German Vice-Chancellor “Drastically Reduces” Time In Shower To Cope With Energy Crisis
German Vice-Chancellor and Economy Minister Robert Habeck spoke with Der Spiegel magazine about the need for German citizens to shower less to overcome the worst energy crisis in a generation.
When asked by Der Spiegel about “saving energy in our day-to-day lives,” Habeck responded by saying to shower less.
“I have drastically reduced the amount of time I spend in the shower, but I am a poor example. As a minister, I earn a salary that others can only dream of. Plus, I come home late, get up at 6 a.m., and am out of the house again by 7. With such a schedule, it’s not necessary to heat in winter. For people working from home, retirees with small pensions, and families, it is a different story.
“My counterpart from the Netherlands recently told me proudly that they had launched a campaign intended to cut the average showering time from 10 minutes to five. I had to laugh. I have never showered for five minutes in my life. I shower quickly,” he said.
In another question about his energy savings campaign, the minister said, “We don’t have to completely punish ourselves. But we also can’t act as though everything is just fine.”
Habeck’s conversation with the German magazine comes a day after he warned Germany should prepare for further import cuts of Russian natural gas. Germany raised its NatGas-emergency plan to the second “alarm stage” of a three-stage emergency plan that allows utility companies to pass on higher power prices to industry and households to curb demand. The move comes as the Nord Stream pipeline to Germany operates at 40% of capacity after flows were recently reduced for a “technical problem” by Russian gas exporter Gazprom PJSC.
The second stage also increases energy market monitoring and allows some coal-fired plants to be reactivated to increase electricity output.

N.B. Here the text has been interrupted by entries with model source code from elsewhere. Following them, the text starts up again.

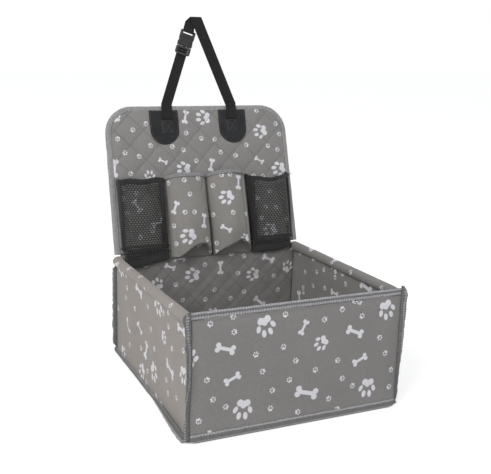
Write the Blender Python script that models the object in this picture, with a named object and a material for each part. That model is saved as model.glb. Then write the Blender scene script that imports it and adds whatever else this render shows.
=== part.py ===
"""Dog car seat: a soft box with a quilted back panel, pockets and a headrest strap.

Metres, +Z up. The origin is the middle of the underside. The open front panel faces -Y,
+X is to the right of someone looking at the front, and the back panel leans towards +Y.
"""

import math

import bmesh
import bpy
from mathutils import Vector

# Clearances and cloth
GAP = 0.0003
CLOTH = 0.0014
HEM_CLOTH = 0.0010
WEBBING_WIDTH = 0.0250
WEBBING_THICKNESS = 0.0013

# Box
SIDE_X_FLOOR = 0.2165
SIDE_X_RIM = 0.2190
FRONT_Y_FLOOR = -0.2300
FRONT_Y_TOP = -0.2180
FRONT_HEIGHT = 0.2400
BACK_Y = 0.2280
BASE_CLOTH = 0.0018
BASE_BOARD = 0.0025
FLOOR_PAD = 0.0076
FLOOR_PAD_CROWN = 0.0030
FLOOR_CORNER = 0.0120
PANEL_SKIN = 0.0015
FRONT_BOARD = 0.0030
TOP_BINDING_WRAP = 0.0008
TOP_BINDING_DEPTH = 0.0100
SEAM_BINDING_THICKNESS = 0.0042
SEAM_BINDING_REACH = 0.0112
REAR_BINDING_TOP = 0.1950
BOTTOM_BINDING_HEIGHT = 0.0102
BOTTOM_BINDING_THICKNESS = 0.0040

# Support rods and their sleeves
ROD_RADIUS = 0.0080
ROD_WALL = 0.0015
SLEEVE_CLEARANCE = 0.0005
ROD_FRONT_Z = 0.2275
ROD_REAR_Z = 0.2115
ROD_FRONT_Y = -0.2125
ROD_REAR_Y = 0.2175
LEFT_ROD_START = -0.2085
RIGHT_ROD_START = -0.1900
ROD_END = 0.2150
SLEEVE_END = 0.2160

# Quilting
QUILT_DIAMOND = 0.0670
QUILT_RISE = 0.0018
BACK_WALL_SKIN = 0.0038
BACK_WALL_BACKING = 0.0049

# Back panel, in its own frame: x across, n out of its front face, s up from the fold
LEAN = math.radians(17.5)
FOLD_Z = 0.2275
PANEL_LENGTH = 0.3220
PANEL_HALF_FOLD = 0.2245
PANEL_HALF_TOP = 0.2215
PANEL_CORNER = 0.0630
PANEL_BINDING_WIDTH = 0.0100
PANEL_HALF_THICKNESS = 0.0048
PANEL_BOARD = 0.0020
PANEL_QUILT_BASE = 0.0029
PANEL_BACKING = 0.0023
BOARD_INSET = 0.0033
FOLD_STRIP_TOP = 0.0085

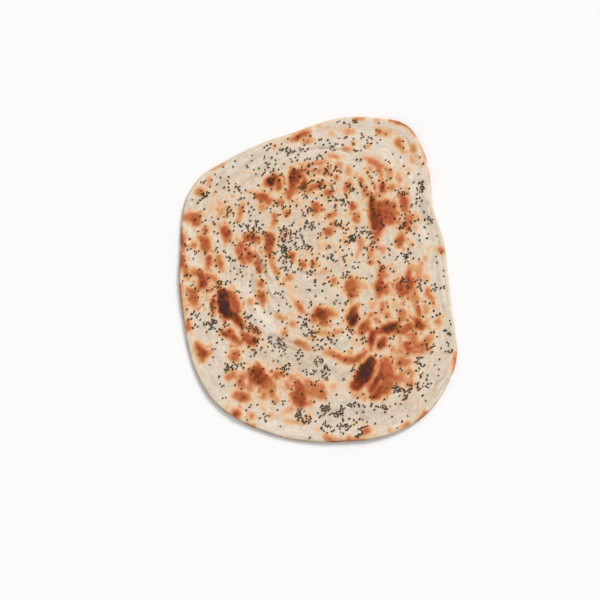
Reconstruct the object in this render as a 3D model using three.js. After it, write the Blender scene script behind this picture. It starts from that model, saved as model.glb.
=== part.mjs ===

There are new fears Saturday morning that Moscow could entirely halt all NatGas flowing through Nord Stream within weeks, which would cause energy chaos in Germany and across the continent.
Describing the worst-case scenario [shuttering of Nord Stream] to Der Spiegel, Habeck said, “companies [will] have to cease their production, their workers [will] be laid off, supply chains will be collapsing; people are going to [go] into debt to pay their heating bills; people will be getting poorer and frustration will engulf the nation.”
In an interview last week, the International Energy Agency told the Financial Times that Europe should be prepared for a complete suspension of Russian NatGas flows to Europe.
No matter if everyone in Germany stopped taking showers at the request of the government to save energy, the largest European economy and the entire continent faces a severe energy crunch as Putin could any day pull the plug on NatGas flows that would trigger an economic collapse. CEO of Germany’s multinational BASF SE, the world’s largest chemical producer, warned of that in April.
Meanwhile, Europe was hoping for increasing LNG exports from the US, but the Freeport LNG terminal in Texas recently experienced an explosion that has complicated the export picture that and won’t return online until late 2022.